Medium-volatility slots split the difference and are the most common category across sweepstakes libraries. They’re the default if you don’t want to think too hard about variance management. The smart approach for SC play is to match volatility to your balance size: high volatility when you can afford to absorb losing streaks, low volatility when you’re protecting a balance you plan to redeem soon.
Do Sweepstakes Casinos Publish RTP Data?
The short answer is: most don’t, and they’re not required to. Unlike regulated online casinos in states like New Jersey or Michigan — where gaming commissions mandate RTP disclosure and conduct independent audits — sweepstakes casinos operate outside that regulatory framework.

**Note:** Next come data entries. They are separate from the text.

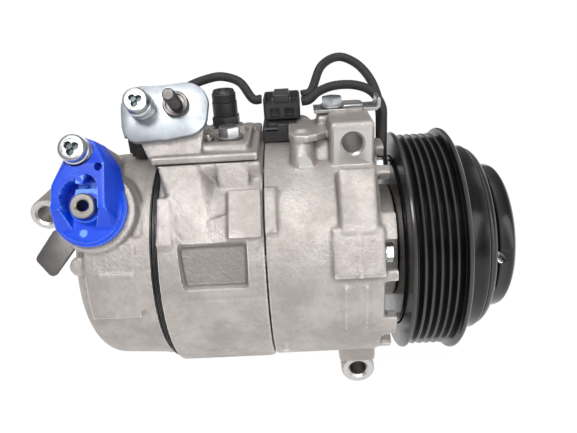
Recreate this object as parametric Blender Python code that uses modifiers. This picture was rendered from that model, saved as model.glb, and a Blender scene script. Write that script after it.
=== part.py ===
"""Belt-driven air-conditioning compressor for a car: seven cylinders, variable stroke, clutch.

The shaft lies along X. The origin is the middle of the hub bolt's front face. The body runs along -X.
Z is up when the two front mounting ears stand one above the other with their holes along Y.
"""

import math

import bmesh
import bpy
from mathutils import Matrix, Vector

MM = 0.001
GAP = 0.3 * MM  # between faces that touch on the real compressor

# ---------------------------------------------------------------- driving sizes
BODY_RADIUS = 56.6 * MM
BLOCK_LENGTH = 46.9 * MM
FRONT_HOUSING_LENGTH = 51.6 * MM
REAR_HOUSING_LENGTH = 37.3 * MM
REAR_RADIUS = 53.6 * MM
CAVITY_RADIUS = 45.3 * MM
FRONT_WALL = 5.6 * MM
PLATE_THICKNESS = 2.4 * MM
GASKET_THICKNESS = 0.6 * MM
RIM_DEPTH = 5.6 * MM
RIM_WALL = 5.0 * MM
HOUSING_TO_PULLEY = 11.9 * MM
SEAL_CIRCLE = 54.2 * MM
SEAL_GROOVE = 2.4 * MM
SEAL_DEPTH = 2.0 * MM
SEAL_RADIUS = 0.8 * MM

CYLINDERS = 7
RING_TURN = math.radians(8.1)  # the first cylinder stands this far from +Z towards +Y
BORE_CIRCLE = 38.0 * MM
BORE_RADIUS = 15.3 * MM
PISTON_CLEARANCE = 0.3 * MM
PISTON_LENGTH = 20.0 * MM
ROD_RADIUS = 3.0 * MM
BALL_RADIUS = 5.0 * MM
BALL_GAP = 1.1 * MM
BOLT_CIRCLE = 49.0 * MM
THROUGH_BOLT_RADIUS = 3.0 * MM
THROUGH_HEAD_RADIUS = 4.9 * MM
THROUGH_HEAD = 4.4 * MM
SEAT_CLEARANCE = 0.7 * MM
# the rim's fingers on each side of a bolt head: degrees from the bolt, and width
FINGERS = ((12.7, 11.5 * MM), (-9.3, 5.6 * MM))

PULLEY_RADIUS = 55.0 * MM
RIB_PITCH = 3.56 * MM
RIBS = 6
GROOVE_DEPTH = 3.0 * MM
PULLEY_FLANGE_RADIUS = 56.5 * MM
PULLEY_RIM_RADIUS = 57.5 * MM
PULLEY_BACK = 52.9 * MM
ROTOR_RADIUS = 47.9 * MM
ROTOR_FACE = 16.5 * MM
ROTOR_DISC = 5.5 * MM
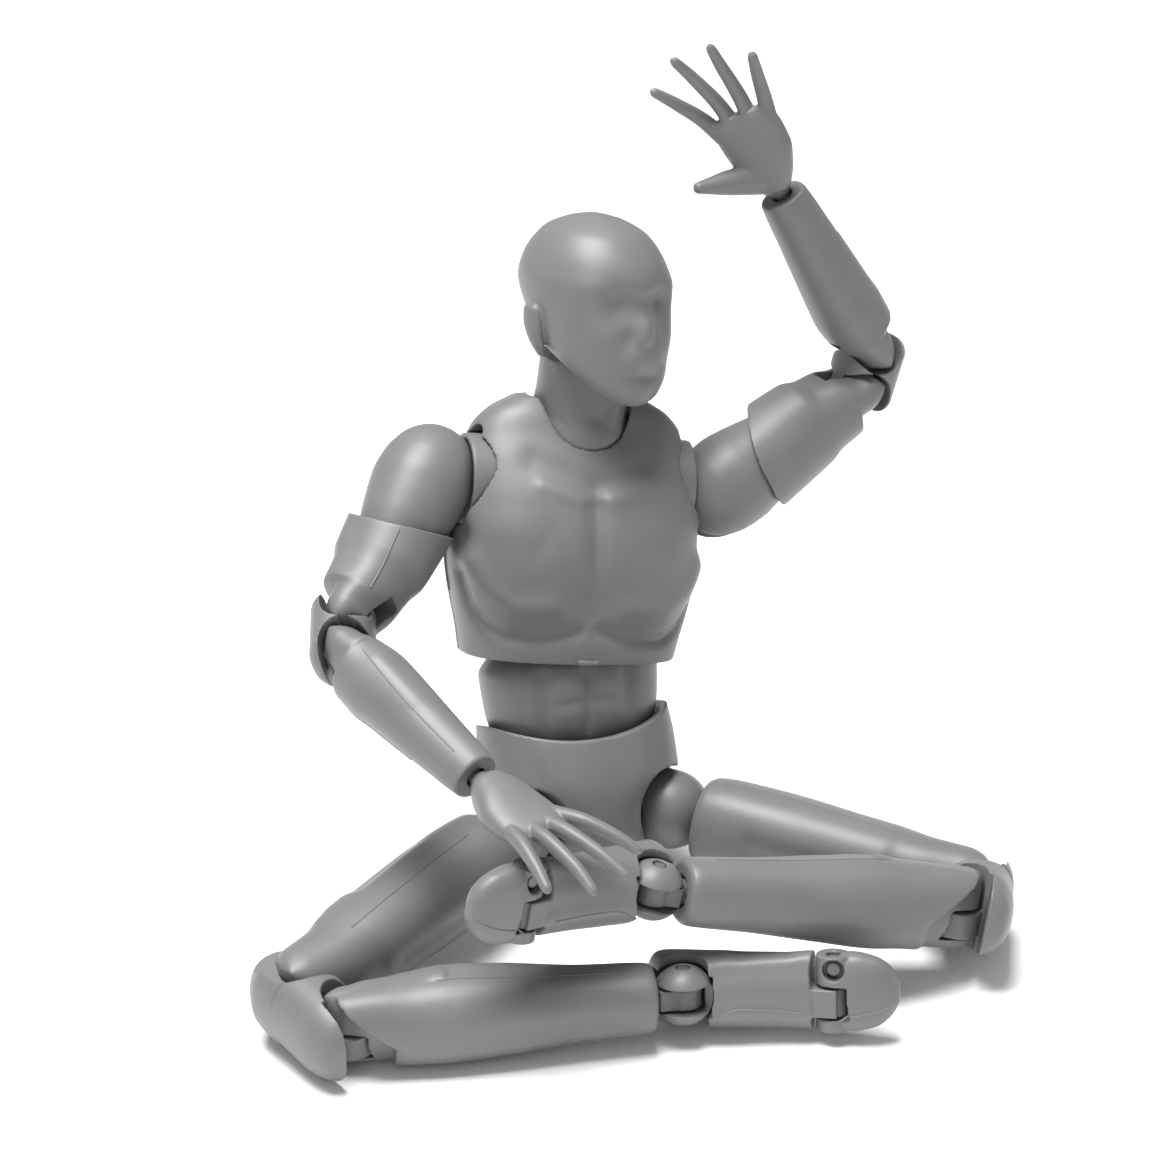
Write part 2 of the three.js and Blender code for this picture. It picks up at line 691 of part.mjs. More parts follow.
// Hip ball: a ball slotted from its inner side over the top, with the peg that the thigh turns on
function makeHipBall(side) {
  return cut(
    join(
      ball(hipBallRadius, [0, 0, 0], ballSides),
      ball(hipBallRadius, [0, 0, -hipBallDrop], ballSides),
      rod('z', thighPegRadius, -thighPegLength, 0),
    ),
    fan(side, hipBallRadius + 2, 12, 118, tongueHalf + gap + 0.15),
    rod('y', tongueRadius + gap, -tongueHalf - gap - 0.15, tongueHalf + gap + 0.15),
  );
}

// The bore, slot and pin hole of a fork at the knee; the slot opens downwards on a thigh (-1)
// and upwards on a shin (1), and on the back, where the knee folds
function kneeSlot(side, knee, way) {
  const slot = [side * kneeTongueShift - kneeTongueHalf - gap, side * kneeTongueShift + kneeTongueHalf + gap];
  const along = distance => [knee, knee + way * distance].sort((a, b) => a - b);
  return [
    rod('x', kneeEar + gap, ...slot, [0, 0, knee]),
    slab(slot, [-far, far], along(far)),
    slab(slot, [0, far], along(-kneeEar - gap)),
    rod('x', pinRadius + pinFit, -far, far, [0, 0, knee], boreSides),
  ];
}

// Thigh: a hollow top over the hip ball, and a fork at the knee that is slim in front, where
// the knee cap lies when the leg is straight
function makeThigh(side) {
  const knee = -thighLength;
  const r = thighRadius;
  const recess = knee + kneeCapRise + gap;
  const ear = kneeEar - 0.1;
  const shaft = limb([
    [-thighTop, r - 0.5, r - 0.5, r - 0.5],
    [-7, r - 0.1, r - 0.1, r - 0.1],
    [-13, r, r + 0.3, r + 0.1],
    [-21, r - 0.2, r + 0.3, r - 0.2],
    [-26, r - 0.3, r + 0.3, kneeEar + 1.3],
    [recess + 0.1, kneeHalfWidth, r, kneeEar + 0.6],
    [recess, kneeHalfWidth, ear, kneeEar + 0.6],
    [knee + 1.5, kneeHalfWidth, ear, ear],
    [knee, kneeHalfWidth, ear, ear],
  ]);
  return cut(
    join(shaft, rod('x', kneeEar, -kneeHalfWidth, kneeHalfWidth, [0, 0, knee])),
    ball(hipBallRadius + gap, [0, 0, -hipBallDrop], ballSides),
    rod('z', thighPegRadius + gap, -thighPegLength - gap, 0),
    ...kneeSlot(side, knee, -1),
  );
}

// Shin: a fork at the knee with a boss at its inner corner, a full calf and a round end above
// the ankle
function makeShin(side) {
  const end = -shinLength + ankleSetback;
  const recess = -kneeCapRise - gap;
  const ear = kneeEar - 0.1;
  const front = calfRadius - 0.6;
  const lower = [
    [-6, calfRadius - 0.2, calfRadius - 0.4, kneeEar + 1.2],
    [-10, calfRadius, calfRadius - 0.2, calfRadius + 0.2],
    [-16, calfRadius - 0.4, calfRadius - 0.5, calfRadius],
    [-24, ankleRadius + 0.3, ankleRadius + 0.2, ankleRadius + 0.3],
    [end + 1, ankleRadius, ankleRadius, ankleRadius],
    [end, ankleRadius - 0.7, ankleRadius - 0.7, ankleRadius - 0.7],
  ];
  const shaft = limb([
    [0, kneeHalfWidth, ear, ear],
    [-1.4, kneeHalfWidth, ear, ear],
    [recess, kneeHalfWidth, ear, kneeEar + 0.5],
    [recess - 0.1, kneeHalfWidth, front, kneeEar + 0.5],
    ...lower,
  ]);
  const boss = limb([
    [1.4, kneeHalfWidth - 0.3, front - 1.4, 1],
    [0.4, kneeHalfWidth, front - 0.4, 1],
    [-1.4, kneeHalfWidth, front, 1],
    ...lower,
  ]).intersect(slab([-side * (kneeNotch + gap), -side * far], [-far, far], [-shinLength, far]));
  return cut(
    join(shaft, boss, rod('x', kneeEar, -kneeHalfWidth, kneeHalfWidth)),
    ...kneeSlot(side, 0, 1),
    rod('z', anklePegRadius + gap, end - 1, -shinLength + anklePegLength + gap),
  );
}

// Ankle post: a peg in the shin and a flat tongue between the ears of the ankle ball
function makeAnklePost() {
  const tongue = [-ankleTongueHalf, ankleTongueHalf];
  return cut(
    join(
      rod('z', anklePegRadius, 1, anklePegLength),
      rod('x', ankleTongueRadius, ...tongue),
      slab(tongue, [-anklePegRadius - 0.3, anklePegRadius + 0.3], [0, ankleSetback - gap]),
    ),
    rod('x', smallPinRadius + pinFit, -far, far, [0, 0, 0], pinSides),
  );
}

function makeAnkleBall() {
  const half = ankleTongueHalf + gap;
  return cut(
    ball(ankleBallRadius, [0, 0, 0], ballSides),
    slab([-half, half], [-far, far], [0, far]),
    slab([-half, half], [0, far], [-ankleTongueRadius, far]),
    rod('x', ankleTongueRadius + gap, -half, half),
    rod('x', smallPinRadius + pinFit, -far, far, [0, 0, 0], pinSides),
  );
}

// A foot or toe shape: sections along the foot, from the heel forwards, with a flat sole
function alongFoot(stations) {
  const shape = limb(stations.map(([ahead, half, top, bottom]) => [ahead, half, bottom, top]), 2.6, 14);
  return shape.rotate([90, 0, 0]).intersect(slab([-far, far], [-far, far], [-soleDrop, far]));
}

// Foot: the ankle ball's cup, a flat sole, and a tongue for the toe cap
function makeFoot() {
  const hinge = [0, -toeHinge, -toeHingeDrop];
  const w = footHalfWidth;
  const sole = soleDrop + 0.5;
  const shape = alongFoot([
    [-heelLength, 1.6, -3.9, sole - 0.5],
    [-heelLength + 0.5, 2.6, -2.6, sole],
    [-heelLength + 1.4, w - 0.8, -0.8, sole],
    [-heelLength + 2.4, w - 0.5, 0.8, sole],
    [2, w - 0.3, 1.2, sole],
    [5.5, w - 0.2, 0.4, sole],
    [9.5, w - 0.1, -0.8, sole],
    [toeHinge - toeEar - gap - 0.2, w, -1.6, sole],
  ]);
  const tongue = slab(
    [-toeTongueHalf, toeTongueHalf],
    [-toeHinge, -toeHinge + 4],
    [-soleDrop + 0.4, -toeHingeDrop + toeEar - 0.2],
  );
  const cap = rod('x', toeEar - 0.3, -toeTongueHalf, toeTongueHalf, hinge);
  const half = ankleTongueHalf + gap;
  return cut(
    join(shape, tongue, cap),
    ball(ankleBallRadius + gap, [0, 0, 0], ballSides),
    rod('x', ankleBallRadius - 0.5, -far, far, [0, 0, 0.7]),
    slab([-half - 0.8, half + 0.8], [-ankleBallRadius, 0], [0, far]),
    slab([-half - 0.8, half + 0.8], [0, far], [-ankleTongueRadius, far]),
    rod('x', smallPinRadius + pinFit, -far, far, hinge, pinSides),
  );
}

// Toe cap: two ears on the foot's tongue and a blunt rounded front
function makeToe() {
  const hinge = [0, -toeHinge, -toeHingeDrop];
  const half = toeTongueHalf + gap;
  const w = footHalfWidth;
  const shape = alongFoot([
    [toeHinge, w, -1.7, soleDrop + 0.4],
    [toeHinge + 2, w + 0.1, -1.8, soleDrop + 0.4],
    [toeHinge + 4.4, w - 0.4, -2.3, soleDrop + 0.2],
    [toeHinge + 6, w - 1.6, -3, soleDrop],
    [toeHinge + toeLength, w - 3, -3.8, soleDrop - 0.7],
  ]);
  const ears = rod('x', toeEar, -w + 0.05, w - 0.05, hinge);
  return cut(
    join(shape, ears),
    slab([-half, half], [-toeHinge, -toeHinge + 6], [-far, 0]),
    rod('x', toeEar + 0.1, -half, half, hinge),
    rod('x', smallPinRadius + pinFit, -far, far, hinge, pinSides),
  );
}

const makePin = (axis, radius, half) => rod(axis, radius, -half, half, [0, 0, 0], pinSides);

// Assembly: the chain of joints, from the pelvis outwards
const mannequin = new THREE.Group();
const pelvis = new THREE.Group();
pelvis.rotation.set(THREE.MathUtils.degToRad(pose.lean), THREE.MathUtils.degToRad(pose.tilt), 0);
mannequin.add(pelvis);
addPiece(pelvis, 'pelvis', makePelvis());

const waist = addJoint(pelvis, 'waist_ball', [0, waistSetback, waistRise], 'z', pose.waistTurn);
addPiece(waist, 'waist_ball', makeWaistBall(), innerPlastic);
const abdomen = addJoint(waist, 'abdomen', [0, 0, 0], 'x', pose.waistBend);
addPiece(abdomen, 'abdomen', makeAbdomen());
const chestBall = addJoint(abdomen, 'chest_ball', [0, 0, chestRise], 'y', pose.chestLean);
addPiece(chestBall, 'chest_ball', makeChestBall(), innerPlastic);
const chest = addJoint(chestBall, 'chest', [0, 0, 0], 'x', pose.chestBend);
const chestShells = makeChest();
addPiece(chest, 'chest_front', chestShells.front);
addPiece(chest, 'chest_back', chestShells.back);

const neckBall = addJoint(chest, 'neck_ball', [0, 1, neckRise], 'z', pose.neckTurn);
addPiece(neckBall, 'neck_ball', makeNeckBall(), innerPlastic);
const neck = addJoint(neckBall, 'neck', [0, 0, 0], 'x', pose.neckBend);
addPiece(neck, 'neck', makeNeck());
const headBall = addJoint(neck, 'head_ball', [0, -1, headRise], 'z', pose.headTurn);
addPiece(headBall, 'head_ball', makeHeadBall(), innerPlastic);
const head = addJoint(headBall, 'head', [0, 0, 0], 'x', pose.headNod);
addPiece(head, 'head', makeHead());

for (const [word, side] of [['right', -1], ['left', 1]]) {
  const turn = pose[word];
  const named = name => `${word}_${name}`;
  const elbowPin = makePin('x', pinRadius, elbowHalfWidth - 0.4);
  const kneePin = makePin('x', pinRadius, kneeHalfWidth - 0.4);

  // Arm
  const shoulder = [side * shoulderHalf, chestSeam, shoulderRise];
  const block = addJoint(chest, named('shoulder_block'), shoulder, 'z', -side * turn.shoulder);
  addPiece(block, named('shoulder_block'), makeShoulderBlock(side));
  const swivel = addJoint(block, named('shoulder_swivel'), [side * shoulderReach, 0, 0], 'x', turn.swing);
  addPiece(swivel, named('shoulder_swivel'), makeShoulderSwivel(side), innerPlastic);
  const deltoid = addJoint(swivel, named('deltoid'), [0, 0, 0], 'y', -side * turn.raise);
  addPiece(deltoid, named('deltoid'), makeDeltoid(side));
  addPiece(deltoid, named('shoulder_pin'), makePin('y', smallPinRadius, 3.5), pinPlastic);
  const upperArm = addJoint(deltoid, named('upper_arm'), [0, 0, 0], 'z', -side * turn.armTurn);
  addPiece(upperArm, named('upper_arm'), makeUpperArm(side));
  const elbow = addJoint(upperArm, named('elbow_link'), [0, 0, -upperArmLength], 'x', turn.elbowUpper);
  addPiece(elbow, named('elbow_link'), makeElbow());
  addPiece(elbow, named('elbow_pin_upper'), elbowPin, pinPlastic);
  addPiece(elbow, named('elbow_pin_lower'), elbowPin, pinPlastic).position.z = -elbowGap;
  const forearm = addJoint(elbow, named('forearm'), [0, 0, -elbowGap], 'x', turn.elbowLower);
  addPiece(forearm, named('forearm'), makeForearm());
  const wrist = addJoint(forearm, named('wrist_peg'), [0, 0, -forearmLength], 'z', -side * turn.wristTurn);
  addPiece(wrist, named('wrist_peg'), makeWristPeg(), innerPlastic);
  const hand = addJoint(wrist, named('hand'), [0, 0, 0], 'y', -side * turn.handBend);
  addPiece(hand, named('hand'), makeHand(side));

  // Leg
  const post = addJoint(pelvis, named('hip_post'), [side * hipHalf, 0, 0], 'x', turn.hipBend);
  addPiece(post, named('hip_post'), makeHipPost(side), innerPlastic);
  const hipBall = addJoint(post, named('hip_ball'), [0, 0, 0], 'y', -side * turn.hipSpread);
  addPiece(hipBall, named('hip_ball'), makeHipBall(side));
  const thigh = addJoint(hipBall, named('thigh'), [0, 0, 0], 'z', -side * turn.thighTurn);
  addPiece(thigh, named('thigh'), makeThigh(side));
  const knee = addJoint(thigh, named('knee_link'), [0, 0, -thighLength], 'x', turn.kneeUpper);
  addPiece(knee, named('knee_link'), makeKnee(side));
  addPiece(knee, named('knee_pin_upper'), kneePin, pinPlastic);
  addPiece(knee, named('knee_pin_lower'), kneePin, pinPlastic).position.z = -kneeGap;
  const shin = addJoint(knee, named('shin'), [0, 0, -kneeGap], 'x', turn.kneeLower);
  addPiece(shin, named('shin'), makeShin(side));
  const anklePost = addJoint(shin, named('ankle_post'), [0, 0, -shinLength], 'z', -side * turn.ankleTurn);
  addPiece(anklePost, named('ankle_post'), makeAnklePost(), innerPlastic);
  const ankleBall = addJoint(anklePost, named('ankle_ball'), [0, 0, 0], 'x', turn.ankleBend);
  addPiece(ankleBall, named('ankle_ball'), makeAnkleBall());
  addPiece(ankleBall, named('ankle_pin'), makePin('x', smallPinRadius, ankleBallRadius - 0.4), pinPlastic);
  const foot = addJoint(ankleBall, named('foot'), [0, 0, 0], 'y', -side * turn.footRoll);
  addPiece(foot, named('foot'), makeFoot());
  const toe = addJoint(foot, named('toe'), [0, -toeHinge, -toeHingeDrop], 'x', turn.toeBend);
  addPiece(toe, named('toe'), makeToe().translate([0, toeHinge, toeHingeDrop]));
  addPiece(toe, named('toe_pin'), makePin('x', smallPinRadius, footHalfWidth - 0.5), pinPlastic);
}

// The origin is on the ground, under the middle of the seated figure
mannequin.updateMatrixWorld(true);
const extent = new THREE.Box3().setFromObject(mannequin, true);
const middle = extent.getCenter(new THREE.Vector3());
mannequin.position.set(-middle.x, -middle.y, -extent.min.z);

export default mannequin;
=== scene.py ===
# Articulated drawing mannequin, 150 mm tall standing, sitting cross-legged with one arm raised.
# Shapes are drawn in millimetres in each piece's own frame, with the limb hanging along -Z and
# its front towards -Y, and are then set in place in metres.
import json
import math

import bmesh
import bpy
import numpy as np
from mathutils import Matrix, Vector


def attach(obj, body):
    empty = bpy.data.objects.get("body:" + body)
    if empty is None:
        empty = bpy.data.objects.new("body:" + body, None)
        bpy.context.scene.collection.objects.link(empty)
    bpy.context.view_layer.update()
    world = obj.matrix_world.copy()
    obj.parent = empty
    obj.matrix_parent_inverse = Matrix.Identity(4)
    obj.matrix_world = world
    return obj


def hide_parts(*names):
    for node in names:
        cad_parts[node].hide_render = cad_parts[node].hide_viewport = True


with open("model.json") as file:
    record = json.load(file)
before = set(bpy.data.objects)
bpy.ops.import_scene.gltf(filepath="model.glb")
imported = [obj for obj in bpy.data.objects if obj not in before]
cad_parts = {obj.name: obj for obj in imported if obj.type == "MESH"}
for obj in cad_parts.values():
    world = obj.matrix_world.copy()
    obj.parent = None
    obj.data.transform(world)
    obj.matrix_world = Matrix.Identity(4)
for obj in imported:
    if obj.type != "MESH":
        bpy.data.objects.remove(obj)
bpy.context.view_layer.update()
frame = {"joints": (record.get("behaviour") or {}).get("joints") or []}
scene = bpy.context.scene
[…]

There is no federal or state-level requirement for a sweepstakes platform to tell you what any of its games return to players.
Some platforms voluntarily display RTP in each game’s info screen, usually accessible through a small “i” icon or help menu. When this information is present, it typically reflects the provider’s certified RTP rather than the casino’s own audit data. Whether the sweepstakes platform has adjusted the default RTP setting — many slot providers allow operators to choose from several configured RTP tiers — is usually not disclosed.
Industry self-regulation is slowly filling part of the gap. Camilla Wright, spokesperson for the Social and Promotional Games Association, has stated that the group’s Code of Conduct sets standards that go beyond traditional social casino best practices, and that the technologies and processes are already in place at most social sweepstakes operators. The SPGA’s framework encourages transparency and fair play, but compliance is voluntary, and the Code doesn’t specifically mandate per-game RTP publication.
For players, the practical response is to rely on provider-published RTPs as your reference point and to treat in-house games with unknown RTPs as higher-risk options. If a platform refuses to confirm whether it uses the default RTP setting for a licensed game, that silence is information worth factoring into your choice of where to play.